INTERVISTA A MARISA GIANOTTI – “IL GIARDINO VENEZIANO”- Gilgamesh edizioni
Abbiamo da poco recensito “Un giardino veneziano”, scritto da Marisa Gianotti, edito da Gilgamesh edizioni e abbiamo ora la possibilità di scambiare quattro chiacchiere con l’autrice. Buongiorno, grazie essere passata a trovarci, possiamo darci del tu?
- Ma certamente, diamoci del tu.
- La parte relativa all’olocausto è in qualche modo autobiografica?
- L’Olocausto non ha colpito la mia famiglia, ma il dramma della deportazione sì. Dopo l’8 settembre, mio padre, giovane sergente a Brescia, è stato deportato in Germania e poi in Normandia, come soldato IMI. Ogni volta che mia madre ci parlava di quella inspiegabile sofferenza, anche dopo tanti anni, aveva gli occhi lucidi.
- Perché hai scelto proprio Venezia per ambientare il tuo romanzo?

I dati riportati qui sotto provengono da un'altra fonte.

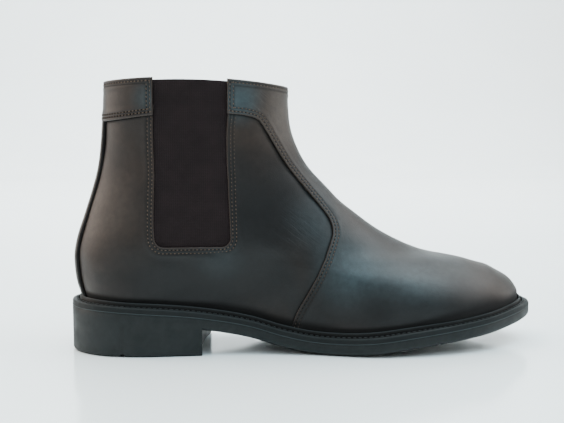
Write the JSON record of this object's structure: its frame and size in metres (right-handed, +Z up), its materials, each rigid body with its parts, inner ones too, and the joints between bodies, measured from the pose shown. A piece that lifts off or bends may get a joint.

- Ho ambientato la storia a Venezia perché è il luogo che sempre mi suscita profonde emozioni. Venezia è unica. L’orizzonte non è mai definito, lascia spaziare la mia fantasia. La sua bellezza armoniosa mi commuove. Il tempo è segnato dai passi e accompagnato dal silenzio e io riesco a pensare indisturbata. Osservando la sua decadenza rifletto sulla caducità delle cose. Nella sua atmosfera magica posso creare, suscitare le più diverse fantasie. A Venezia trovo il mondo in tutte le sue sfaccettature. E solo in un giardino veneziano, così ho reputato io, potevano incrociarsi le storie di tanti personaggi così diversi e tutti artisti.
- Come ci si organizza per gestire tanti personaggi?
- I miei scritti di solito hanno origine da una scena vista, da un episodio ascoltato, dall’osservazione di un oggetto o da un altro semplice elemento. Costruisco la storia con lentezza, meditandola. Quando poi inizio a scriverla, ho ben presente l’inizio e la fine del romanzo, ma non ciò che succederà durante il percorso. I personaggi, tornando alla domanda, mi vengono incontro quasi spontaneamente e interagiscono tra loro quasi motu proprio; chiedono di essere raccontati.
- Esiste un personaggio che hai avuto più difficoltà a tratteggiare?
- Credo sia stato Carlo, il personaggio più “normale”. Non è stato facile perché nonostante non sia l’uomo “ideale” ho voluto accompagnarlo con affetto e alla fine si è “redento”.
- Cos’è l’amore secondo te?
- L’amore è la forza che sostiene l’uomo in tutta la sua vita. È indescrivibile. È la forza che fa desiderare, sognare, che spinge e sostiene. Si manifesta negli sforzi del rinunciare. L’amore diciamo che ci fa superare i nostri limiti e ci rende felici se riusciamo ad esprimerlo e a condividerlo.
- Che rapporto hai con l’arte e la musica?
- Con l’arte e la musica ho un rapporto stupendo. Apprezzo l’arte in tutte le sue espressioni. Anche quando non riesco a cogliere il significato che un’opera vuole esprimere, sono colpita dall’armonia dei colori e delle forme. Apprezzo l’artigianato perché colgo in tutte le sue tecniche l’evoluzione dell’intelletto dell’uomo e la sua capacità di abbellire il mondo che lo circonda. La musica è l’elemento che acutizza la mia sensibilità e mi fa “volare alto”. In particolare, amo la musica classica, non potrei farne a meno.
- Stai lavorando a un nuovo progetto?
- Si sto scrivendo una storia ambientata nella Venezia del ‘700 e come tutti i miei racconti il periodo storico è vissuto dai personaggi nei momenti che lo hanno caratterizzato.
Grazie mille per la disponibilità, arrivederci a presto sempre sulle pagine de I Gufi Narranti.